Yesterday the lunch special at Reposado in Palo Alto was green shrimp posole, a hominy stew with shrimp as its central feature (and with other shellfish in the stew) and with green sauce (salsa verde, made with tomatillos). Fabulous.
So tomatillo was today’s morning name, but for an entirely explicable reason.
I’m going to focus on tomatillos here, but first some words on posole.
Discussion of posole (and hominy) in a section of a posting “Thanksgiving meals” of 11/24/11, a section about classic posole: red (with salsa roja, tomato sauce with chiles, or just red with chile powder) and featuring pork. If the menu just says posole, this is what you’ll get; it’s the unmarked hominy stew.
But there are other possibilities: green rather than red, and featuring some central protein other than pork — in particular, chicken (or other poultry) or (swoon) slow-braised lamb. Even (I now discover) in a vegan version, red or green, with tofu and a vegetable broth rather than a meat or seafood broth.
Tomatillos. (The name tomatillo is of course a diminutive of tomate ‘tomato’.) Wikipedia on the plant and its fruit:
The tomatillo (Physalis philadelphica), also known as the Mexican husk tomato, is a plant of the nightshade family bearing small, spherical and green or green-purple fruit of the same name.
Tomatillos originated in Mexico and were cultivated in the pre-Columbian era. A staple of Mexican cuisine, they are eaten raw or cooked in a variety of dishes, particularly salsa verde.
… The tomatillo fruit is surrounded by an inedible, paper-like husk formed from the calyx. As the fruit matures, it fills the husk and can split it open by harvest. The husk turns brown, and the fruit can be several colors when ripe, including yellow, red, green, or even purple. The freshness and greenness of the husk are quality criteria.

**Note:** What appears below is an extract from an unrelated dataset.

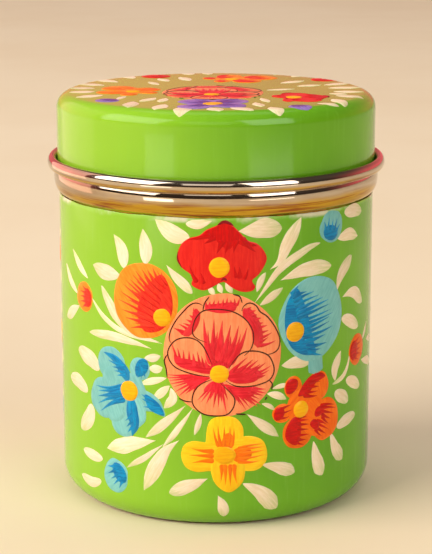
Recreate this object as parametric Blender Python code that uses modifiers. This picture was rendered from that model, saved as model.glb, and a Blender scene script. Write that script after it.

Tomatillos are a key ingredient in fresh and cooked Mexican and Central-American green sauces. The green color and tart flavor are the main culinary contributions of the fruit. Purple and red-ripening cultivars often have a slight sweetness, unlike the green- and yellow-ripening cultivars, and are therefore generally used in jams and preserves. Like their close relatives, cape gooseberries, tomatillos have a high pectin content. Another characteristic is they tend to have a varying degree of a sappy sticky coating, mostly when used on the green side out of the husk.
The flowers are recognizably of the Solanaceae, very similar to tomato flowers:
Notice the leaves, also very similar to the tomato. Here’s the plant (which, like tomato plants, tends to sprawl) with fruits in husks:
Several times in Columbus, I grew tomatillo plants from seed (which is very easy to do), so that we could make our own fresh salsa verde. And here’s the salsa, with a few fruits in and out of husk on the side, plus corn chips for dipping:
Notes on the family. From a posting of 10/17/12 on “gypsum weed etc.”, quoting Wikipedia on Jimson weed:
Datura stramonium, known by the common names Jimson weed or datura is a plant in the Solanaceae (nightshade) family, which is believed to have originated in the Americas, but is now found around the world. [other Solanaceae: potato, tomato, tomatillo, chili pepper and bell pepper, eggplant, Cape gooseberry, Atropa belladonna (deadly nightshade), Chinese lantern, tobacco, petunia]
(Thanks to this 2012 posting, the Solanaceae have now been added to my running inventory of plant families, as #55.)
Plants in this family include a number of food plants, some ornamentals, and several seriously poisonous plants, like Jimson weed and deadly nightshade. In fact, portions of virtually all of the plants in the family are packed with alkaloids that range from mildly to mortally poisonous (for the tobacco plant, famously, the alkaloid nicotine). For the potato plant, only the mature tubers are entirely safe, and for the tomato and tomatillo plants, only the fruits.
The list above misses some plants in the family, at least one of which I’ve posted about on this blog, in “Farewell to the trees” of 8/16/14: the potato vine. There I quoted Wikipedia on the plant:
Solanum crispum is a species of flowering plant in the Solanaceae [“nightshade”] family, native to Chile and Peru. Common names include Chilean potato vine, Chilean nightshade, Chilean potato tree and potato vine. Growing to 6 m (20 ft) tall, it is a semi-evergreen, woody-stemmed climbing plant. The small blue fragrant flowers, 2.5 cm in diameter, with prominent yellow ovaries, appear in clusters in summer. They resemble those of the closely related potato [Solanum tuberosum]. Very small poisonous berries are produced in autumn.
All parts of the plant are to some degree poisonous.